CLIP(Contrastive Language-Image Pretraining)是由OpenAI开发的一个深度学习模型,用于处理图像和文本之间的联合表示。它的目标是将图像和文本嵌入到一个共享的向量空间中,使得相似的图像和文本在这个空间中距离较近,而不相似的图像和文本距离较远。

CLIP模型的特点在于它可以通过对图像和文本之间进行对比学习,来学习到一个通用的特征表示。在训练过程中,CLIP通过最大化相似图像和文本的相似性,并最小化不相似图像和文本的相似性来调整模型参数。这种对比学习的方法使得CLIP能够在多个任务上进行迁移学习,如图像分类、文本分类、图像生成等。

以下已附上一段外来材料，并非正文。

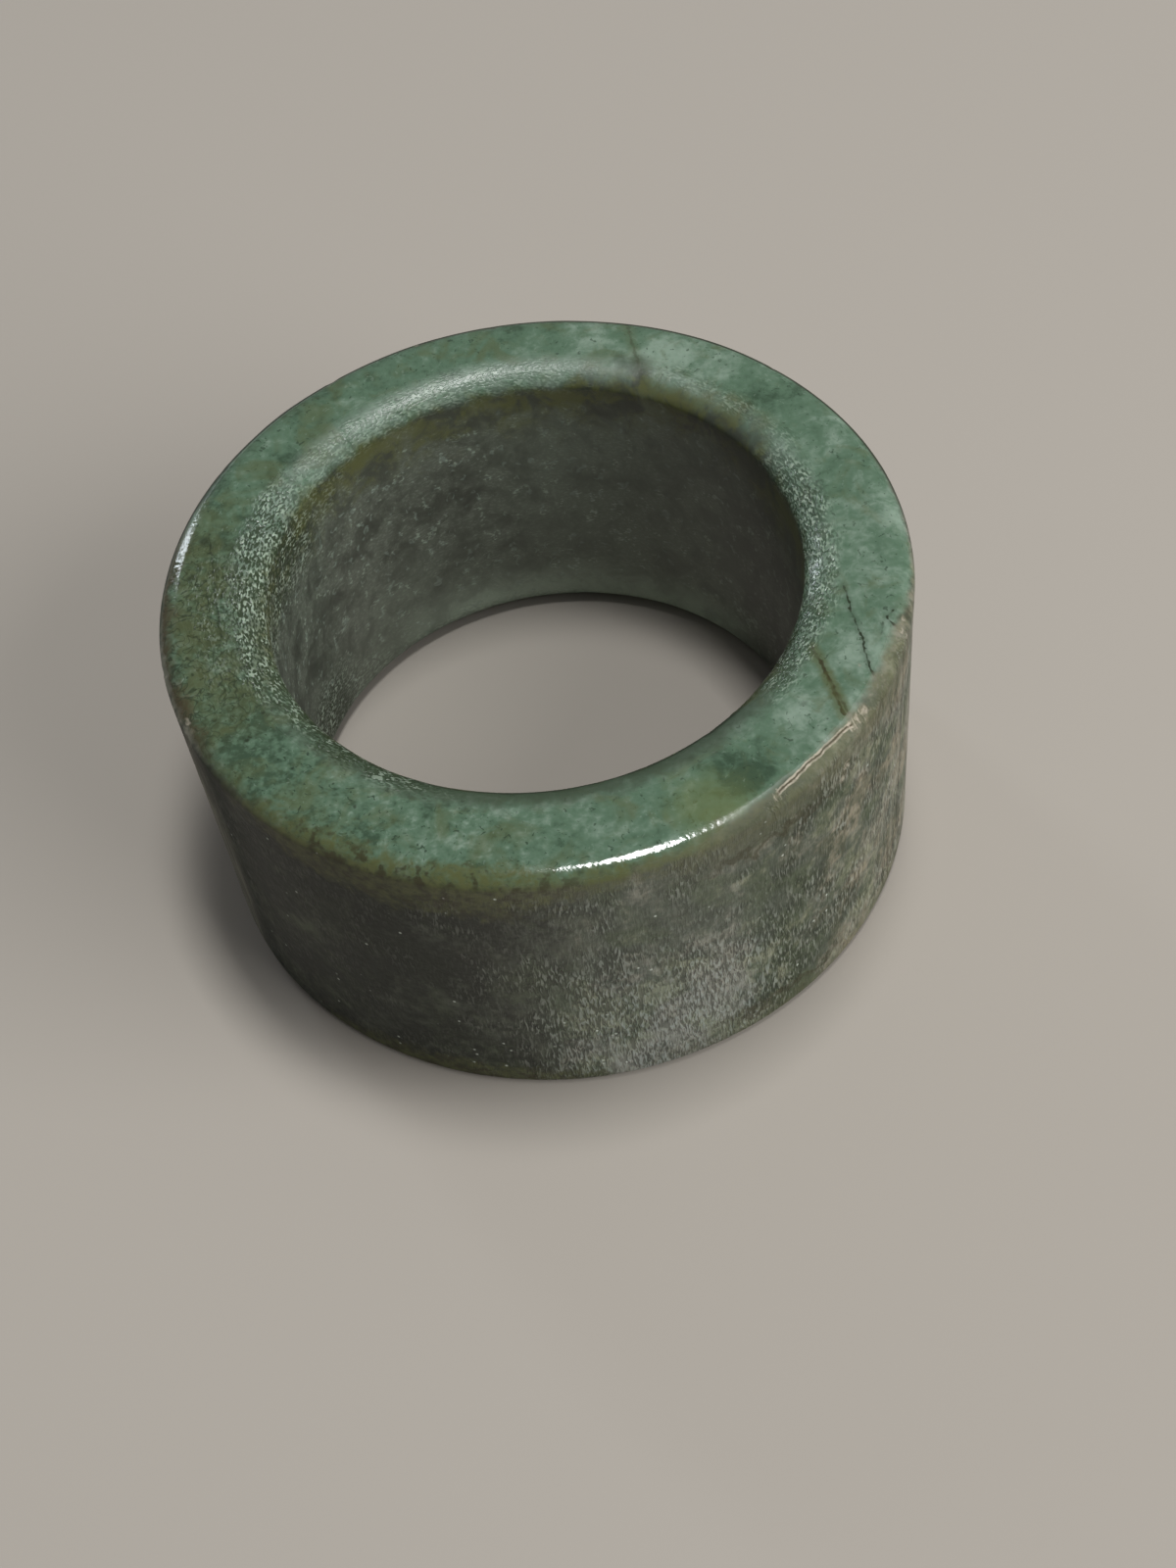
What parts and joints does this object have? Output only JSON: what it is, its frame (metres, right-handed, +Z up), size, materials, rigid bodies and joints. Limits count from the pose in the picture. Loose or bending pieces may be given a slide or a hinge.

CLIP模型的应用非常广泛。通过将图像和文本映射到共享的向量空间,CLIP可以实现图像和文本之间的多模态检索和匹配。例如,通过将一张图片和一个描述该图片内容的文本查询进行编码,可以计算它们在向量空间中的距离,并找到与之相似的图片或文本。这为图像搜索、商品推荐、智能问答等应用提供了新的可能性。

CLIP模型的优势在于它不需要大量标注的训练数据,而是通过对比学习来学习通用的特征表示。这使得CLIP在跨领域和跨语言的应用上具有良好的泛化能力。此外,CLIP还能够理解和生成自然语言描述的图像,以及生成图像描述的文本,具备了一定的语义理解和生成能力。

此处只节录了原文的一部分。